Interbrand regularly tracks brand value using a complicated proprietary methodology. However, a much easier way to evaluate the how much a company’s reputation is worth is to look at the relationship of market capitalization to the book value of shareholders equity, which represents the liquidation value of the company’s assets.

I put together a list of companies below with competitors sharing the same color.

Even at a quick glance will tell you that a brand is an enormously valuable thing ($279 billion for Apple) and successful brands can make up to 80% of the total market value of the company.  Further, brands are long term propositions, with some of the most valuable brands over a century old.

You can also see that the value of a brand is independent of the industry it competes in. Apple’s brand is worth a lot, while RIM’s is worth very little.  A retail brand like Wal-Mart can be much more valuable than sexy media brands like the ones that Time Warner owns, but not as much as Viacom’s brands.

Company performance, not product category, is determinant.

3. Tracking Brands

Assessing brand value is only part of the story.  To use a sports analogy, it tells you the score, but not whether you should pass on third down (or, for my European friends, whether you should take that shot from midfield).

There is no shortage of metrics with which to track brands.  However, a good place to start is with awareness, sales and advocacy.

Awareness: Brand awareness is fairly easy to measure.  Although the link to brand performance is tenuous, most would agree that it’s a good first step.  Moreover, we understand awareness and how to increase it reasonably well.  When in doubt, you can always spend more money (as simplistic as that may sound, it does work).

Market Share: Like awareness, measuring market share is simple to evaluate, but has its problems.  There are a number of ways that we can increase market share withno improvement in brand health.

Discounting, “flooding the channel” and artificially segmenting the market to make yourself look better are all good examples of practices that can improve market share while diminishing brand equity.

Advocacy: What happens after a purchase is just as important (and some would argue more important) than what happens before.  The most popular measure, net promoter, is useful, but even its proprietors stress that it, in and of itself, doesn’t guarantee success.

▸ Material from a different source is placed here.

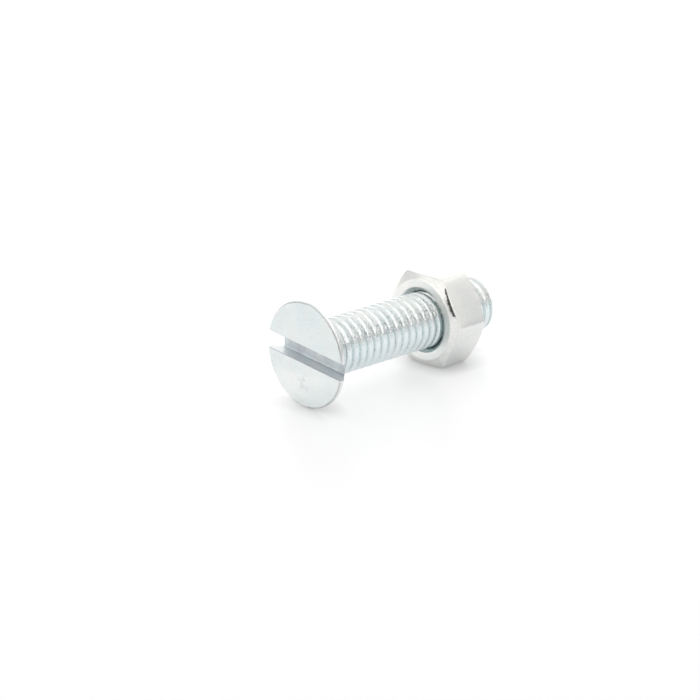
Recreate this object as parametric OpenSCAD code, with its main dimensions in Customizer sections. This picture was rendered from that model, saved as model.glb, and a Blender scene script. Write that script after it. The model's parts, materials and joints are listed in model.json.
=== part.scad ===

Using all three metrics, we can evaluate conversions.  Here’s a simple hypothetical example postulating two brands with equal market share:

 

Less people are familiar with Brand A, but it coverts the awareness it does have into sales and advocacy very efficiently.  Simply raising awareness will lift sales.  Brand B, on the other hand, is better known, but doesn’t perform as well. They need to concentrate on lifting performance downstream.  More awareness is unlikely to help them.

It’s tempting to attribute the difference to product performance.  However, that is often not the case.  Research shows that brand promotion itself can affect how consumers experience products.  Some brands have a mystique, others target particular fertile segments, still others attract a cult following.

4. Emotions Build Brands

While brands are financial entities, they are built through emotions.  As I wrote in an earlier post, emotions are like a little yellow highlighter in our brains. They’re powerful because they bypass the rational center in our forebrains and go straight to embedding themselves in our brain’s synaptic pathways.

From an evolutionary perspective, emotions helped us remember what was important. When we saw a rustle in the bushes and our best friend got eaten by a lion, it was important to be able to remember the incident without repetition (a luxury man eating lions are unlikely to grant).

That’s why as much as we would like to think otherwise, decision making tends to be driven by emotions rather than rationality.  Great brands are built through emotional associations.

A Businesslike Approach to Brands

In the political realm, as Joseph Nye noted, soft power is the power to get what you want without coercion.  Brands play the same role in businesses.  They lower acquisition costs, increase consumer loyalty and employee retention and allow for greater access to capital.

Unfortunately, much like soft power, the value of brands is often neglected in corporate culture.  There’s a tendency to want to “leverage” and “extend” rather than to reinforce, protect and grow them.  Other times, they are simply seen as something for marketers to play around with while others do the “real work.”

That view dangerously ignores the enormous value that brands have.  Certainly, one would not take the same attitude towards a factory or a piece of expensive machinery; and a compay’s reputation and image in the marketplace are often far more determinant than capital assets of financial performance.

Brands, just like any other asset, need to be managed well to perform.